L’histoire de Hamouro se déroule dans un village côtier, sur une île qui ressemble fortement à Mayotte et qui est nommée Hippocampe, selon le surnom de Mayotte. On apprend que les villageois ont été forcés d’abandonner leurs maisons pour que le gouvernement puisse construire à leur place un site touristique. Tout le monde part sauf Kanamagno-l’Édentée, une vieille « folle » que les autorités traitent avec mépris. Cependant, peu à peu, lorsque des rescapés, échappant à diverses tragédies dans les autres îles, finissent sur la plage d’Hamouro, ils se regroupent dans la peur et dans l’espoir pour construire un nouveau village à partir des ruines de l’ancien. Ainsi les exilés (tels Bubu, le petit sourd-muet retrouvé sur la plage, Mwigni Mbuzi dégoûté par la barbarie des villageois qui chassent leurs propres frères venus des autres « rochers », Mhadju, le kilandestin boiteux, Fahariya, ses dix enfants et sa fille aînée, Hadidja, heureux survivants de la traversée, M’dzadza Maguni, Anyidata et plusieurs autres fuyant la violence nationaliste et postcoloniale de l’archipel), qui n’ont connu que l’inhumanité ailleurs se retrouvent à Hippocampe pour se regrouper dans la sérénité. Leur bonheur idyllique tourne court quand, de nouveau, le village est détruit par les autorités et que les clandestins sont tués et déportés, laissant derrière eux la vieille folle contempler une nouvelle fois la tragédie.

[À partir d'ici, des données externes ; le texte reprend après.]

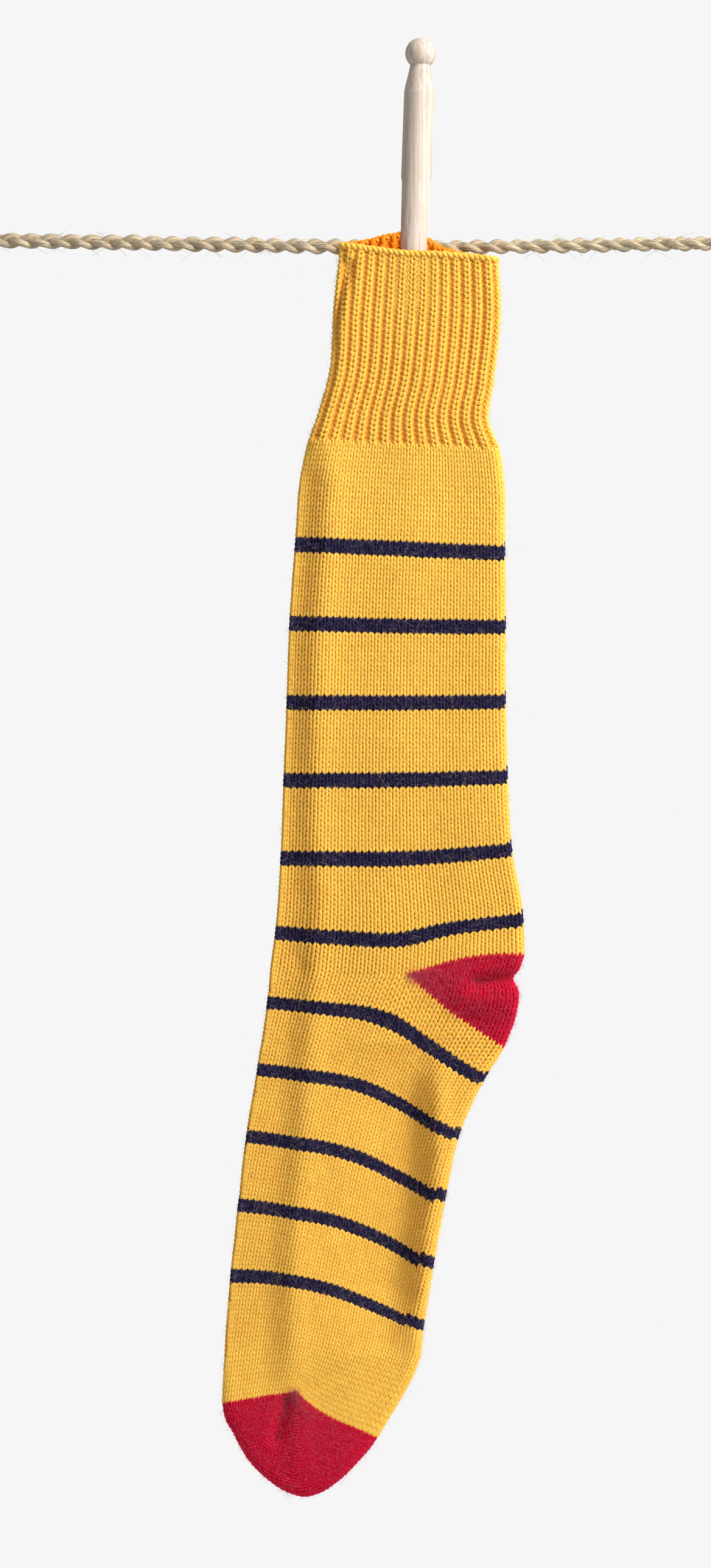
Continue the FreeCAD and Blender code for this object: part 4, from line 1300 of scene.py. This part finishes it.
class SOCK_OT_line(bpy.types.Operator):
    """Plaits the sisal line and its two eyes, and winds their seizings"""
    bl_idname = "sock.line"
    bl_label = "Sisal line"

    def execute(self, context):
        settings = context.scene.line_settings
        sisal = bast("plaited_sisal", tuple(settings.sisal), linear("#A3845A"), 22.0)
        twine = bast("tarred_hemp_twine", tuple(settings.tarred), linear("#4C3C26"), 9.0)
        steel = galvanised_steel()
        right = np.array(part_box("thimble_right"), float).mean(axis=0)
        eye = smooth_route(EYE_ROUTE)
        for side, centre, sense in (("left", np.zeros(3), 1.0), ("right", right, -1.0)):
            weave = Weave()
            placed = eye * np.array([sense, 1.0, 1.0]) + np.array([centre[0], 0, centre[2]])
            plait(weave, placed, settings, lambda share: 0.4 + 0 * share, 60)
            loop = weave.build("sisal_eye_" + side, [sisal])
            dressed(loop, "line", ["line_eye_" + side])
            wound = self.seizing(settings, side, centre, twine)
            thimble = frame["nodes"]["thimble_" + side]
            thimble.data.materials.clear()
            thimble.data.materials.append(steel)
        weave = Weave()
        route = smooth_route(LINE_ROUTE)
        plait(weave, route, settings, lambda share: 0.35 + 0.85 * share, 61)
        rope = weave.build("sisal_line", [sisal])
        dressed(rope, "line", ["line"])
        loose = Weave()
        strays(loose, route, 170, 62)
        dressed(loose.build("sisal_strays", [sisal]), "line", [])
        return {"FINISHED"}

    def seizing(self, settings, side, centre, twine):
        """Twine wound nine times round the line and its tail."""
        low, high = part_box("seizing_" + side)
        radius = settings.twine / 2
        lift = settings.diameter / 2 + 0.00005
        bend = settings.diameter / 2 + radius + 0.0001
        length = high[0] - low[0] - 2 * radius
        turns = int(length / (settings.twine * 1.02))
        turn = np.linspace(0, 2 * math.pi * turns, turns * 36)
        straight = 2 * lift
        round_length = 2 * math.pi * bend + 2 * straight
        arc = (turn / (2 * math.pi) % 1.0) * round_length
        y, z = np.zeros_like(arc), np.zeros_like(arc)
        first = arc < math.pi * bend
        angle = arc / bend
        y[first] = bend * np.cos(angle[first])
        z[first] = lift + bend * np.sin(angle[first])
        second = (~first) & (arc < math.pi * bend + straight)
        y[second] = -bend
        z[second] = lift - (arc[second] - math.pi * bend)
        third = (arc >= math.pi * bend + straight) & (arc < 2 * math.pi * bend + straight)
        angle = (arc - math.pi * bend - straight) / bend
        y[third] = -bend * np.cos(angle[third])
        z[third] = -lift - bend * np.sin(angle[third])
        last = arc >= 2 * math.pi * bend + straight
        y[last] = bend
        z[last] = -lift + (arc[last] - 2 * math.pi * bend - straight)
        x = low[0] + radius + length * turn / turn[-1]
        path = np.stack([x, y, z + centre[2]], axis=1)
        out = np.stack([0 * x, y, z], axis=1)
        weave = Weave()
        weave.tube(path, out, radius, sides=8)
        wound = weave.build("twine_seizing_" + side, [twine])
        dressed(wound, "line", ["seizing_" + side])
        return wound


# ---- The peg ----------------------------------------------------------------------------
class SOCK_OT_peg(bpy.types.Operator):
    """Finishes the turned peg in sanded birch"""
    bl_idname = "sock.peg"
    bl_label = "Dolly peg"

    def execute(self, context):
        settings = context.scene.peg_settings
        peg = frame["nodes"]["dolly_peg"]
        peg.data.materials.clear()
        peg.data.materials.append(sanded_birch(tuple(settings.birch), tuple(settings.grain)))
        return {"FINISHED"}


# ---- The studio -------------------------------------------------------------------------
VIEW_MIDDLE = (0.18784, -0.2302)
VIEW_HEIGHT = 0.6698
CAMERA_AWAY = 2.2


class SOCK_OT_camera(bpy.types.Operator):
    """Places the camera straight in front of the sock, with a long lens"""
    bl_idname = "sock.camera"
    bl_label = "Camera"

    def execute(self, context):
        data = bpy.data.cameras.new("camera")
        data.sensor_fit = "VERTICAL"
        data.sensor_height = 36.0
        data.lens = 36.0 * CAMERA_AWAY / VIEW_HEIGHT
        data.clip_end = 20.0
        camera = bpy.data.objects.new("camera", data)
        camera.location = (VIEW_MIDDLE[0], SOCK_MIDDLE - CAMERA_AWAY, VIEW_MIDDLE[1])
        camera.rotation_euler = (math.pi / 2, 0, 0)
        context.scene.collection.objects.link(camera)
        context.scene.camera = camera
        return {"FINISHED"}


class SOCK_OT_studio(bpy.types.Operator):
    """Sets up the paper floor, the soft lights and the pale studio round them"""
    bl_idname = "sock.studio"
    bl_label = "Studio"

    def execute(self, context):
        settings = context.scene.stage_settings
        # Plain display colours, so that each dye shows as it is.
        context.scene.view_settings.view_transform = "Standard"
        self.floor(context, settings)
        middle = (0.19, 0.0, -0.23)
        # The key looks over the sock's cuff, so that the toe hangs in its softer edge.
        over_the_cuff = (0.0, 0.0, 0.35)
        for name, place, aim, size, power, tint in (
            ("key_softbox", (1.35, -0.85, 0.8), over_the_cuff, 0.7, settings.key_power,
             "#FFFCF8"),
            ("fill_softbox", (-1.7, -1.2, 0.1), middle, 1.5, settings.fill_power, "#F4F7FF"),
            ("top_softbox", (0.1, -0.4, 1.6), middle, 1.3, settings.fill_power, "#FFFFFF"),
            ("back_softbox", (-0.3, 1.9, 0.9), middle, 1.4, settings.back_power, "#FFFFFF"),
        ):
            data = bpy.data.lights.new(name, "AREA")
            data.shape = "DISK"
            data.size = size
            data.energy = power
            data.color = linear(tint)
            light = bpy.data.objects.new(name, data)
            light.location = place
            light.rotation_euler = (Vector(aim) - Vector(place)).to_track_quat(
                "-Z", "Y").to_euler()
            context.scene.collection.objects.link(light)
        self.air(context, settings)
        return {"FINISHED"}

    def air(self, context, settings):
        """A pale, even surrounding, seen brighter than it lights."""
        world = bpy.data.worlds.new("studio_air")
        world.use_nodes = True
        tree = world.node_tree
        background = tree.nodes["Background"]
        background.inputs[0].default_value = rgba(settings.paper)
        seen = node(tree, "ShaderNodeLightPath")
        strength = node(tree, "ShaderNodeMath", {
            "operation": "MULTIPLY_ADD", 1: 1.0 - settings.air_light, 2: settings.air_light},
            {0: seen.outputs["Is Camera Ray"]})
        tree.links.new(strength.outputs[0], background.inputs[1])
        context.scene.world = world

    def floor(self, context, settings):
        """A round sheet of paper under the sock."""
        height, radius, corners = -0.80, 1.35, 96
        turns = [2 * math.pi * i / corners for i in range(corners)]
        mesh = bpy.data.meshes.new("paper_floor")
        mesh.from_pydata([(0.19 + radius * math.cos(a), radius * math.sin(a), height)
                          for a in turns], [], [tuple(range(corners))])
        mesh.materials.append(backdrop_paper(tuple(settings.paper)))
        sheet = bpy.data.objects.new("paper_floor", mesh)
        context.scene.collection.objects.link(sheet)


class SOCK_PT_panel(bpy.types.Panel):
    """Lists the pieces and their sizes"""
    bl_idname = "SOCK_PT_panel"
    bl_label = "Sock on a line"
    bl_space_type = "VIEW_3D"
    bl_region_type = "UI"
    bl_category = "Sock"

    def draw(self, context):
        scene = context.scene
        for group, keys in (
            (scene.sock_settings, ("yarn", "loop_depth", "stitch_reach", "stitch_flare",
                                   "rib_depth", "hairs", "gold", "navy", "crimson")),
            (scene.line_settings, ("diameter", "pitch", "twine", "sisal", "tarred")),
            (scene.peg_settings, ("birch", "grain")),
            (scene.stage_settings, ("paper", "key_power", "fill_power", "back_power",
                                    "air_light")),
        ):
            box = self.layout.box()
            for key in keys:
                box.prop(group, key)
        for operator in OPERATORS:
            self.layout.operator(operator.bl_idname)


OPERATORS = (SOCK_OT_camera, SOCK_OT_line, SOCK_OT_ribbed_cuff, SOCK_OT_leg, SOCK_OT_ankle,
             SOCK_OT_foot, SOCK_OT_heel, SOCK_OT_toe, SOCK_OT_wool_hairs, SOCK_OT_peg,
             SOCK_OT_studio)
CLASSES = (SockSettings, LineSettings, PegSettings, StageSettings) + OPERATORS + (
    SOCK_PT_panel,)


def register():
    """Makes the classes and settings known."""
    for made in CLASSES:
        bpy.utils.register_class(made)
    scene = bpy.types.Scene
    scene.sock_settings = bpy.props.PointerProperty(type=SockSettings)
    scene.line_settings = bpy.props.PointerProperty(type=LineSettings)
    scene.peg_settings = bpy.props.PointerProperty(type=PegSettings)
    scene.stage_settings = bpy.props.PointerProperty(type=StageSettings)


def unregister():
    """Takes them away again."""
    for name in ("sock_settings", "line_settings", "peg_settings", "stage_settings"):
        delattr(bpy.types.Scene, name)
    for made in reversed(CLASSES):
        bpy.utils.unregister_class(made)


def main():
    """Builds everything in order."""
    register()
    bpy.ops.sock.camera()
    bpy.ops.sock.line()
    bpy.ops.sock.ribbed_cuff()
    bpy.ops.sock.leg()
    bpy.ops.sock.ankle()
    bpy.ops.sock.foot()
    bpy.ops.sock.heel()
    bpy.ops.sock.toe()
    bpy.ops.sock.wool_hairs()
    bpy.ops.sock.peg()
    bpy.ops.sock.studio()


if __name__ == "__main__":
    main()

Le roman emprunte au conte traditionnel sa structure narrative. Il est rédigé dans un registre de langue familier incluant des mots en shimaoré, des répétitions, de la paraphrase et il mêle parfaitement fables, proverbes, chants et versets du Coran. Cependant, malgré son aspect fictif, le conte s’inscrit dans la réalité d’une communauté et dans celle d’un contexte géopolitique spécifique. Les noms des lieux, des événements et des personnages réels ne sont pas utilisés mais un lecteur informé reconnaît dans les noms fictifs tous les faits qui concernent les tensions entre les quatre îles de l’archipel ainsi que les fractures postcoloniales :
À l’aurore des indépendances, au pays des quatre rochers lunaires […] le dominateur des Nègres demanda aux Nègres dominés : « Voulez-vous être affranchis ? » […] Les Nègres des rochers Pointeur-de-Sagaie, Le-Pas, Vache-Couchée voulaient être libres et les Nègres du rocher Hippocampe rejetaient toute forme de liberté, car, disaient-ils, ils ne pouvaient être libres que sous les chaînes. Ce fut ainsi que le pays des quatre rochers devint bancal et borgne. À l’aurore des indépendances, au pays des quatre rochers, pour préserver son rocher Hippocampe, le dominateur réussit la huitième des merveilles : un mur qu’il appela Visa et qui sépara les frères unis par le même sang, la même langue et la même religion…12
La structure du conte sert deux fonctions. L’histoire cyclique de l’abandon, de la reconstruction et de la destruction du village est racontée par un personnage, le Faiseur de paroles, à un personnage mythique, le Faucheur d’âmes, ce qui donne à l’histoire une portée universelle. Deuxièmement, le récit en emboîtements permet à chaque rescapé de raconter la tragédie qui l’a fait échouer sur cette plage appartenant à la « Mère-Patrie ». La décision de fuir les autres îles pour s’établir à Mayotte a plusieurs causes dont le facteur économique, les relations familiales établies à Mayotte, la déficience des services de santé comoriens mais aussi, comme nous l’avons déjà souligné, l’instabilité politique sur les autre îles, origine des violences entre les « rochers frères », « séparés par la bêtise des hommes »13. En fait, Salim Hatubou va pouvoir transgresser les tabous politiques et sociaux en prenant une double distance, non seulement derrière le personnage du conteur, le Faiseur de Paroles, et derrière les noms fictifs qu’il donne à son archipel natal, mais aussi en s’exprimant dans le langage du délire et de la divagation par le biais du personnage principal de son conte, Kanamagno – l’Edentée, la folle du village.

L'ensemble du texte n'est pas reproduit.